Visual Question Answering
Instantiate the model
In this example, we will use the LLaVa model with Qwen 2 for its LLM component.
from pixano_inference.providers import VLLMProvider
from pixano_inference.tasks import MultimodalImageNLPTask
vllm_provider = VLLMProvider()
llava_qwen = vllm_provider.load_model(
name="llava-qwen",
task=MultimodalImageNLPTask.CONDITIONAL_GENERATION,
device=torch.device("cuda"),
path="llava-hf/llava-onevision-qwen2-0.5b-ov-hf",
config={
"dtype": "bfloat16",
}
)
Call the model for inference
For the VQA inference, call the text_image_conditional_generation
method.
In this example, we use the picture of a brown bear and ask the model to provide a high level of description of the image.

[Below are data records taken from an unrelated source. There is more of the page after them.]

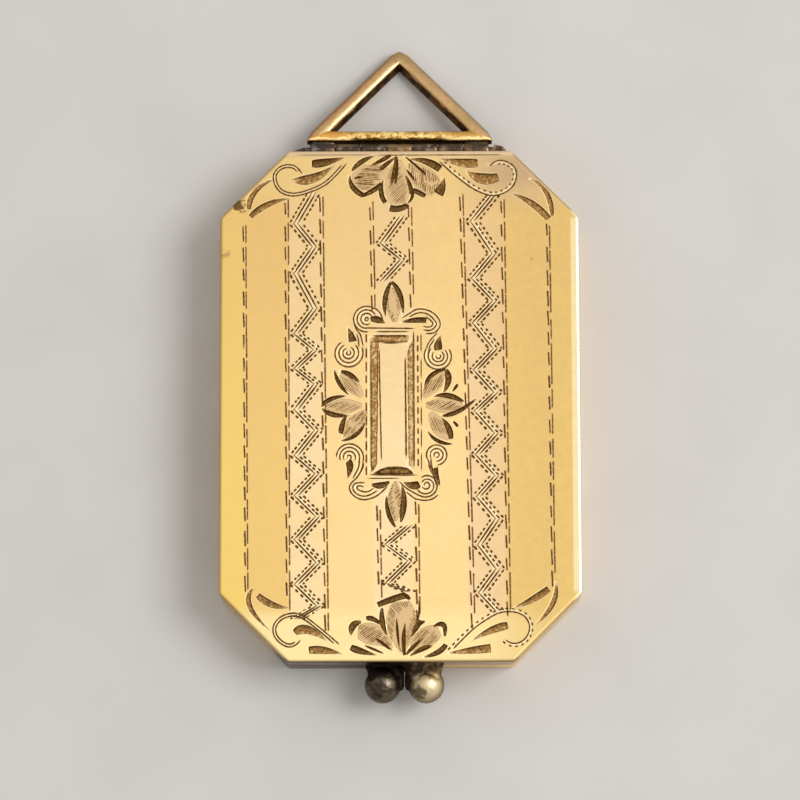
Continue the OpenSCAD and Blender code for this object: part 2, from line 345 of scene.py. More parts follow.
class Engraving:
    def __init__(self):
        self.points = []
        self.edges = []
        self.parts = []
        self.cells = {}

    def chain(self, points, close=False):
        start = len(self.points)
        self.points += [tuple(kept_inside(p)) for p in points]
        n = len(points)
        self.edges += [(start + i, start + (i + 1) % n) for i in range(n if close else n - 1)]

    def part(self, a, b, wa, wb, da, db, keel, profile, wall_a, wall_b, before, after):
        """One straight piece of a cut, filed under the cells of the face that it touches. It also reaches a
        distance before a and after b, which fills the wedges at the outer side of a bend."""
        index = len(self.parts)
        self.parts.append((a, b - a, wa, wb, da, db, keel, profile, wall_a, wall_b, before, after))
        reach = max(wa, wb) / 2
        low = np.floor((np.minimum(a, b) - reach) / CELL).astype(int)
        high = np.floor((np.maximum(a, b) + reach) / CELL).astype(int)
        for i in range(low[0], high[0] + 1):
            for j in range(low[1], high[1] + 1):
                self.cells.setdefault((i, j), []).append(index)

    def inner_outline(self, c, ahead, across, widths, body, inwards):
        """The outline of a cut at a distance inwards from its rim, where the cut is wide enough."""
        k = [max(0.0, 1 - inwards / (w / 2)) if w else 0 for w in widths]
        floor = [i for i in body if k[i] > LEAST_FLOOR]
        if len(floor) < 2:
            return
        along = [c[i] for i in floor]
        if floor[0] == 0:
            along[0] = along[0] + ahead[0] * inwards
        if floor[-1] == len(c) - 1:
            along[-1] = along[-1] - ahead[-1] * inwards
        left = [q + across[i] * k[i] for q, i in zip(along, floor)]
        right = [q - across[i] * k[i] for q, i in zip(along, floor)]
        self.chain(left + right[::-1], close=True)

    def cut(self, centres, widths, depths, keel=0.0, profile=None):
        """A cut along centres. keel, from -1 to 1, is where across the cut it is deepest. In a cut with the
        profile of a Floor, keel is how much the floor leans."""
        c = [np.array(p, float) for p in centres]
        n = len(c)
        ahead = ways(c)
        across = [left_of(t) * w / 2 for t, w in zip(ahead, widths)]
        sharp_a, sharp_b = widths[0] < POINT_W, widths[-1] < POINT_W
        body = range(1 if sharp_a else 0, n - 1 if sharp_b else n)
        rim = [c[i] + across[i] for i in body] + ([c[-1]] if sharp_b else [])
        rim += [c[i] - across[i] for i in reversed(body)] + ([c[0]] if sharp_a else [])
        self.chain(rim, close=True)
        if profile:
            for inwards in profile.insets():
                self.inner_outline(c, ahead, across, widths, body, inwards)
        else:
            line = [q + a * keel for q, a in zip(c, across)]
            if not sharp_a:
                line[0] = line[0] + ahead[0] * END_WALL
            if not sharp_b:
                line[-1] = line[-1] - ahead[-1] * END_WALL
            self.chain(line)
        steps = [unit(c[i + 1] - c[i]) for i in range(n - 1)]
        past = [widths[i + 1] / 4 * math.dist(steps[i], steps[i + 1]) + JOINT_SLACK for i in range(n - 2)]
        past = [END_SLACK] + past + [END_SLACK]
        for i in range(n - 1):
            self.part(
                c[i], c[i + 1], widths[i], widths[i + 1], depths[i], depths[i + 1], keel, profile,
                i == 0 and not sharp_a, i == n - 2 and not sharp_b, past[i], past[i + 1],
            )

    def depth(self, p):
        """How deep the face is cut at the point p."""
        deepest = 0.0
        cell = (math.floor(p[0] / CELL), math.floor(p[1] / CELL))
        for index in self.cells.get(cell, ()):
            a, d, wa, wb, da, db, keel, profile, wall_a, wall_b, before, after = self.parts[index]
            dx, dy = d
            px, py = p[0] - a[0], p[1] - a[1]
            length2 = dx * dx + dy * dy
            t = (px * dx + py * dy) / length2
            length = math.sqrt(length2)
            if t * length < -before or (t - 1) * length > after:
                continue
            t = min(1.0, max(0.0, t))
            half = (wa + (wb - wa) * t) / 2
            if half < 1e-4:
                continue
            s = (dx * py - dy * px) / length / half
            if abs(s) >= 1:
                continue
            d_here = da + (db - da) * t
            if profile:
                e = (1 - abs(s)) * half
                if wall_a:
                    e = min(e, t * length)
                if wall_b:
                    e = min(e, (1 - t) * length)
                share = profile.share(e) * (1 + keel * s)
            elif s > keel:
                share = (1 - s) / (1 - keel)
            else:
                share = (1 + s) / (1 + keel)
            if wall_a and not profile:
                share = min(share, t * length / END_WALL)
            if wall_b and not profile:
                share = min(share, (1 - t) * length / END_WALL)
            deepest = max(deepest, d_here * share)
        return deepest


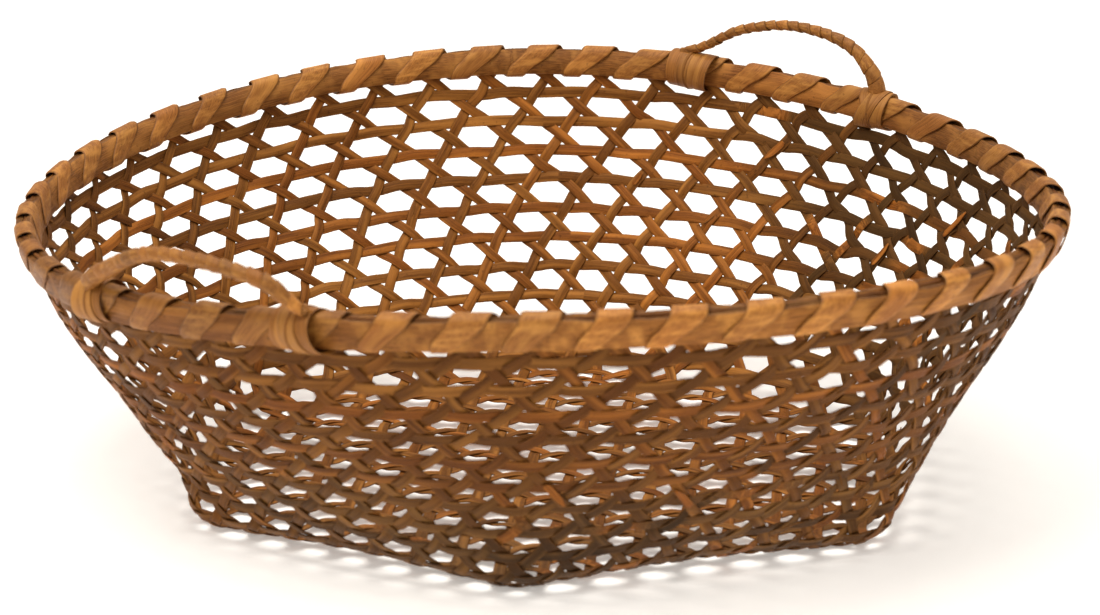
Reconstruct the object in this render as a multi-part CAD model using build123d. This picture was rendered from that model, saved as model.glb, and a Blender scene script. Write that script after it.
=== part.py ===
from build123d import *
import os
from collections import defaultdict
from dataclasses import dataclass
from math import atan2, cos, exp, floor, pi, radians, sin, sqrt
from typing import NamedTuple
import numpy as np

# Winnowing basket, open hexagonal (three-way) weave.
#
# Three sets of parallel splints make a flat hexagonal base.  Every splint turns up at both
# ends to become a leaning stake of the wall, bound by closed horizontal weavers.  The stake
# tips lie between an inner and an outer rim hoop, a cane filler closes the top of the joint
# and a lashing goes round them all.  Two handles are looped round the rim.
#
# All lengths are millimetres.  +Z is up, +X right, -Y the front; the feet stand on z = 0.
# Places round the basket are counted in cells, clockwise from above, starting near +Y.
# Places up the wall are counted in rows above the base's edge; in the base rows are negative.

# ------------------------------------------------------------------ weave
CELLS_PER_SIDE = 8          # open hexagons along one side of the base
CELLS_ROUND = 6 * CELLS_PER_SIDE
CELL_ANGLE = 2 * pi / CELLS_ROUND
WEAVER_ROWS = [.76, 1.5, 2.5, 3.5, 4.5, 5.5, 6.5, 7.5, 8.5, 9.32]   # heights of the weavers
ROWS = len(WEAVER_ROWS)
RIM_ROW = 10.55             # rim centre line
BASE_R = 200.5              # centre of the base to a corner
CELL = BASE_R / CELLS_PER_SIDE
ROW_DEPTH = CELL * sqrt(3) / 2   # one row of cells, measured across the base

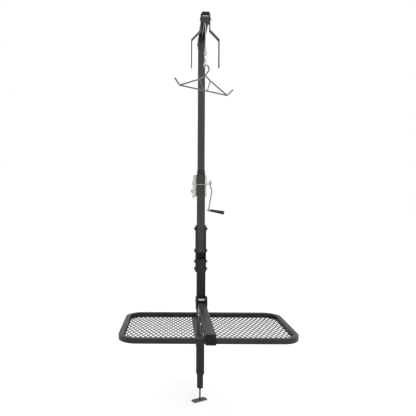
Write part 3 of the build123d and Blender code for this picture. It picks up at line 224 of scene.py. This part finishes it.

from pixano_inference.pydantic import TextImageConditionalGenerationOutput
prompt=[
{
"content": [
{
"type": "image_url",
"image_url": {
"url": "https://upload.wikimedia.org/wikipedia/commons/9/9e/Ours_brun_parcanimalierpyrenees_1.jpg"
},
},
{"type": "text", "text": "What is displayed in this image ? Answer with high level of description like 1000 words. "},
],
"role": "user",
}
]
output: TextImageConditionalGenerationOutput = llava_qwen.text_image_conditional_generation(
prompt=prompt, max_new_tokens=1000
)
output.generated_text